- Exercise brief
Up to and including the line containing "import Sketcher", please reproduce the lines of the listing below, starting from the top.

- Data excerpt
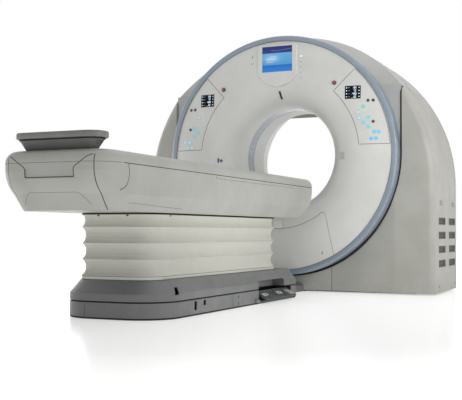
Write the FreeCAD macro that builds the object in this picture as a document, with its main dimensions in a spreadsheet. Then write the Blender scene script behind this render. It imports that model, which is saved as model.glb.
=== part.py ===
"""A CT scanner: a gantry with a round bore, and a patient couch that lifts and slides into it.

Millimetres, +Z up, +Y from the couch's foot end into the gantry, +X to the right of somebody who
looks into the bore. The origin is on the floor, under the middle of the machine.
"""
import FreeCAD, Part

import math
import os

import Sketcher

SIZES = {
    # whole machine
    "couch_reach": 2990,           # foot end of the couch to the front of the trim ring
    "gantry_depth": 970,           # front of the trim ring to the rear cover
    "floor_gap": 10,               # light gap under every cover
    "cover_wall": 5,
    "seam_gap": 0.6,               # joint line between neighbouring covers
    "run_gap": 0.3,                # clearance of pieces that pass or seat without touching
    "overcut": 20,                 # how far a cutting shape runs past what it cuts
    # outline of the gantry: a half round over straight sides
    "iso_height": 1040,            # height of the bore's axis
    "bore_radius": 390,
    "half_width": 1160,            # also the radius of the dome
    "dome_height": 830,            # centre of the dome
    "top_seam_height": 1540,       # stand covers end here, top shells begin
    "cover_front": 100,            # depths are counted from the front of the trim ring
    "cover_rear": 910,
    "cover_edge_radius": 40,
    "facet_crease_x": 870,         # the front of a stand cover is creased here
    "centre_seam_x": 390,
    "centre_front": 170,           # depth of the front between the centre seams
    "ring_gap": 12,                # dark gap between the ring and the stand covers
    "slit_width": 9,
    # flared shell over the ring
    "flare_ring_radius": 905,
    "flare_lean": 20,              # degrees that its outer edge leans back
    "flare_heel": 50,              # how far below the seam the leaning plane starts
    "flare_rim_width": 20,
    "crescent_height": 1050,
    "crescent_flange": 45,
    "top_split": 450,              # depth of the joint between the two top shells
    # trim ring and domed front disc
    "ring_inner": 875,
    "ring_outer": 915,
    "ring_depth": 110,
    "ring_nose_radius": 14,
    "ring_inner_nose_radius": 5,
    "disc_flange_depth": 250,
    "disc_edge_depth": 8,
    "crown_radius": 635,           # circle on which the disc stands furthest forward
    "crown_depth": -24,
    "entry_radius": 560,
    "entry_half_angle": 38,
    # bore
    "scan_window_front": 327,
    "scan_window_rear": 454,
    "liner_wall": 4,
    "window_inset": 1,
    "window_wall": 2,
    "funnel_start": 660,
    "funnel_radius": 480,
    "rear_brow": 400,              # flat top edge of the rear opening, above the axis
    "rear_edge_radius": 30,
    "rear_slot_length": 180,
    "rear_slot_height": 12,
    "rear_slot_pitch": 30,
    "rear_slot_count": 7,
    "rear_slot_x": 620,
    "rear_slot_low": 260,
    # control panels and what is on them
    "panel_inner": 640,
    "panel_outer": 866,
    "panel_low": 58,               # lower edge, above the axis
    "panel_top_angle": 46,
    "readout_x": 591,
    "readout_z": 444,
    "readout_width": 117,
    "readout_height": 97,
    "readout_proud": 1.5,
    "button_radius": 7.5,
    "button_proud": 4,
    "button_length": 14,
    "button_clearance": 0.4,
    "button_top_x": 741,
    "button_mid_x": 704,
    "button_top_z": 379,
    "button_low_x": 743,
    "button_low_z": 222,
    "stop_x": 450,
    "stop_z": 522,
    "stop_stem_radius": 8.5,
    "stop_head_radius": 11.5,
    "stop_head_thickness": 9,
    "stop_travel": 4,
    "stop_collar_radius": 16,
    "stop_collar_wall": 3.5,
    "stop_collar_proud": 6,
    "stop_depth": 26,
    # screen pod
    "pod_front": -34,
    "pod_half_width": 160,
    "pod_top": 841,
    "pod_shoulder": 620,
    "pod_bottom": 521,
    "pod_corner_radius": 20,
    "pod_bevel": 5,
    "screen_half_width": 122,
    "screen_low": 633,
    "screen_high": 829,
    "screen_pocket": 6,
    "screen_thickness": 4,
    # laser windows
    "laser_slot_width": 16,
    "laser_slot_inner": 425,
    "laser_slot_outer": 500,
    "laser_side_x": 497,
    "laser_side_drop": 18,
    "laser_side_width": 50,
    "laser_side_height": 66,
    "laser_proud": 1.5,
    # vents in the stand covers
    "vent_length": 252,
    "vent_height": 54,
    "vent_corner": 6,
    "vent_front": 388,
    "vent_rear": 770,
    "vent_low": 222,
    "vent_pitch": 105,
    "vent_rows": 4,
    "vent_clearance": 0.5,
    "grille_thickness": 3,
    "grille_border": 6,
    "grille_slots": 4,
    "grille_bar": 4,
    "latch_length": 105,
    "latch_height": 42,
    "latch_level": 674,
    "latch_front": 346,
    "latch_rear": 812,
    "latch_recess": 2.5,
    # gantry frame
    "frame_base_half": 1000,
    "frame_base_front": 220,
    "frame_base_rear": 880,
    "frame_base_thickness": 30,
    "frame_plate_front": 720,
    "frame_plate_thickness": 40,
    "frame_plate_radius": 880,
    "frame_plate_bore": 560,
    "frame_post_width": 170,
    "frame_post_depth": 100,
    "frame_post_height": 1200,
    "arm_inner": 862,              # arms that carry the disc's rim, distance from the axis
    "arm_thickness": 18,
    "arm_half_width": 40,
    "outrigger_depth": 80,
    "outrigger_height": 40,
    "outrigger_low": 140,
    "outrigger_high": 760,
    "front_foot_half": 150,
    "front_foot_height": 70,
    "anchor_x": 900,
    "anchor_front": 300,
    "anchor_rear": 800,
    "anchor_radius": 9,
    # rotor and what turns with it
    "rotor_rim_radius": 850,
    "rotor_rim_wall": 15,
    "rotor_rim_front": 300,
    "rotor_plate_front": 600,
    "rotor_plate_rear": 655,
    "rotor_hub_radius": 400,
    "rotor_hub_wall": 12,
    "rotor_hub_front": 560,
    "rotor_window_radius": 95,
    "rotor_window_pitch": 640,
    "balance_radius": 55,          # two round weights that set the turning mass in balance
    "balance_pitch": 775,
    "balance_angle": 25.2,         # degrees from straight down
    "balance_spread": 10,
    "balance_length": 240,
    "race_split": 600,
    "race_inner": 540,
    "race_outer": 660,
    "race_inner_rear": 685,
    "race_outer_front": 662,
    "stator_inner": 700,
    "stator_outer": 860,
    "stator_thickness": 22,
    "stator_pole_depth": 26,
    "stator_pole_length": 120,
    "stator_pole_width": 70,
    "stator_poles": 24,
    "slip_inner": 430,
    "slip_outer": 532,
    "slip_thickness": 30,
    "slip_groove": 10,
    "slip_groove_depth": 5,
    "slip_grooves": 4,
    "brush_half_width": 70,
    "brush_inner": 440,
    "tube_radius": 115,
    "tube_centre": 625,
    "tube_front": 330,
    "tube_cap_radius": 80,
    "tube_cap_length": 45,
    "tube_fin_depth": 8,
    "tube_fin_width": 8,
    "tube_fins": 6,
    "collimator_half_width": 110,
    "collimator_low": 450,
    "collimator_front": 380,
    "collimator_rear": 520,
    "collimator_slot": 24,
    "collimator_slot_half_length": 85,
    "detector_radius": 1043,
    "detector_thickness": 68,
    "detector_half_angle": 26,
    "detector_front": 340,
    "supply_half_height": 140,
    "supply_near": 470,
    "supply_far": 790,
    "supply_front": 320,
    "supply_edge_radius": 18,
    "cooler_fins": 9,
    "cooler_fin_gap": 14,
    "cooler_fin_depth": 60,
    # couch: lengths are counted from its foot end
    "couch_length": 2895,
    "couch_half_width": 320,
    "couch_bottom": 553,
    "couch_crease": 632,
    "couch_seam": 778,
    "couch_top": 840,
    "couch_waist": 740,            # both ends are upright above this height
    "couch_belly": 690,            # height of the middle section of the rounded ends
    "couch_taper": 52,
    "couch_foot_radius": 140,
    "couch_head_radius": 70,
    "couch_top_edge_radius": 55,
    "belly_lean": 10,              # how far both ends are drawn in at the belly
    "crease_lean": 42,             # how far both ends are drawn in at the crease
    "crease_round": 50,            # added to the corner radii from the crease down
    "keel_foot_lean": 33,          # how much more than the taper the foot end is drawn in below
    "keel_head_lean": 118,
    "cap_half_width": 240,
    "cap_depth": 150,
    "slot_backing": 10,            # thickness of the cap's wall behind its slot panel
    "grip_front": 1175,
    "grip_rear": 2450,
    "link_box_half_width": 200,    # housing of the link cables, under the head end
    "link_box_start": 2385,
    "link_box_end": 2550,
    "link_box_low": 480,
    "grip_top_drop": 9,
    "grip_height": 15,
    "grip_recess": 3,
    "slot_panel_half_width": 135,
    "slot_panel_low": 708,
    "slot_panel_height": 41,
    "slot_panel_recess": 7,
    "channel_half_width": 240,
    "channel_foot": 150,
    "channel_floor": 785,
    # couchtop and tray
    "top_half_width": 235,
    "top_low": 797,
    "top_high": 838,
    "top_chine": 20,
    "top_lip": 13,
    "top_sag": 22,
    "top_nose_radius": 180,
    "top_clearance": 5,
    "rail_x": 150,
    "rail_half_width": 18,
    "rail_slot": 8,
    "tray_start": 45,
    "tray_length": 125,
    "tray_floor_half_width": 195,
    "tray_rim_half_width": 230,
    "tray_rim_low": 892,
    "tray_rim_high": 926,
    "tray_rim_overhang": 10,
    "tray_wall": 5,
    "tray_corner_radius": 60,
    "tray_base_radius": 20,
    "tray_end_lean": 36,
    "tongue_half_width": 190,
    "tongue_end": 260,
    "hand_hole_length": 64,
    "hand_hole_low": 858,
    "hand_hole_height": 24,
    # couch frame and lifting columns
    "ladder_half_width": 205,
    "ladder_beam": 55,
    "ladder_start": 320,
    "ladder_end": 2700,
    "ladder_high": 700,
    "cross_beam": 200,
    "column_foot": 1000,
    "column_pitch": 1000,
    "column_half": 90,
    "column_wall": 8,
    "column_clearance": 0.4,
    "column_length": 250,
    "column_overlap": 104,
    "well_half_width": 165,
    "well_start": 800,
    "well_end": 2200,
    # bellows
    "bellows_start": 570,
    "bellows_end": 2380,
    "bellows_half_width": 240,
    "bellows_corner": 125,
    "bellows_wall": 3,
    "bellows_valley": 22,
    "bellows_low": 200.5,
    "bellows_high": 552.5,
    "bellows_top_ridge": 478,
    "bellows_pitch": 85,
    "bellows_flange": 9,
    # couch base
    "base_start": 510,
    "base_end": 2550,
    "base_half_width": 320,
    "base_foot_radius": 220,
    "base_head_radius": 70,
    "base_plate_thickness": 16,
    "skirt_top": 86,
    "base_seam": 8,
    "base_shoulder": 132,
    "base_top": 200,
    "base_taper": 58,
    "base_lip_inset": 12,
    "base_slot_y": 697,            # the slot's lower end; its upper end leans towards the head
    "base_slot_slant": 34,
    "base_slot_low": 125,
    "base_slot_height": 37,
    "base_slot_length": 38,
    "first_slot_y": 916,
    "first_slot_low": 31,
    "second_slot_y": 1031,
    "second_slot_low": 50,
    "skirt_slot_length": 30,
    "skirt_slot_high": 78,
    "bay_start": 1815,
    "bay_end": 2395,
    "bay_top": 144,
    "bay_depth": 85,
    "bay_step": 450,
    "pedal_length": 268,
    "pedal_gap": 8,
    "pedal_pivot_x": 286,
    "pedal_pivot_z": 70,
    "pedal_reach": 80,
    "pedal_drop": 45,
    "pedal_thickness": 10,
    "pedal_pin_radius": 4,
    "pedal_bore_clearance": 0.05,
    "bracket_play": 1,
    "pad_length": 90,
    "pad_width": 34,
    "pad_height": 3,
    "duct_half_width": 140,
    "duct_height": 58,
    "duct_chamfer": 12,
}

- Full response
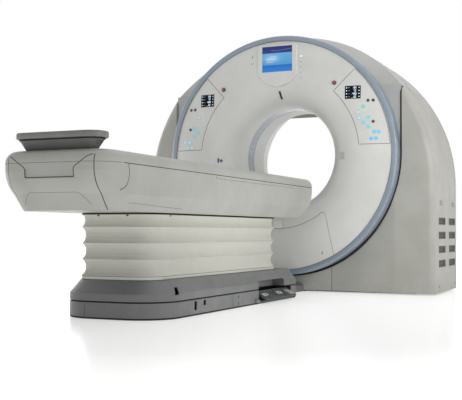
Write the FreeCAD macro that builds the object in this picture as a document, with its main dimensions in a spreadsheet. Then write the Blender scene script behind this render. It imports that model, which is saved as model.glb.
=== part.py ===
"""A CT scanner: a gantry with a round bore, and a patient couch that lifts and slides into it.

Millimetres, +Z up, +Y from the couch's foot end into the gantry, +X to the right of somebody who
looks into the bore. The origin is on the floor, under the middle of the machine.
"""
import FreeCAD, Part

import math
import os

import Sketcher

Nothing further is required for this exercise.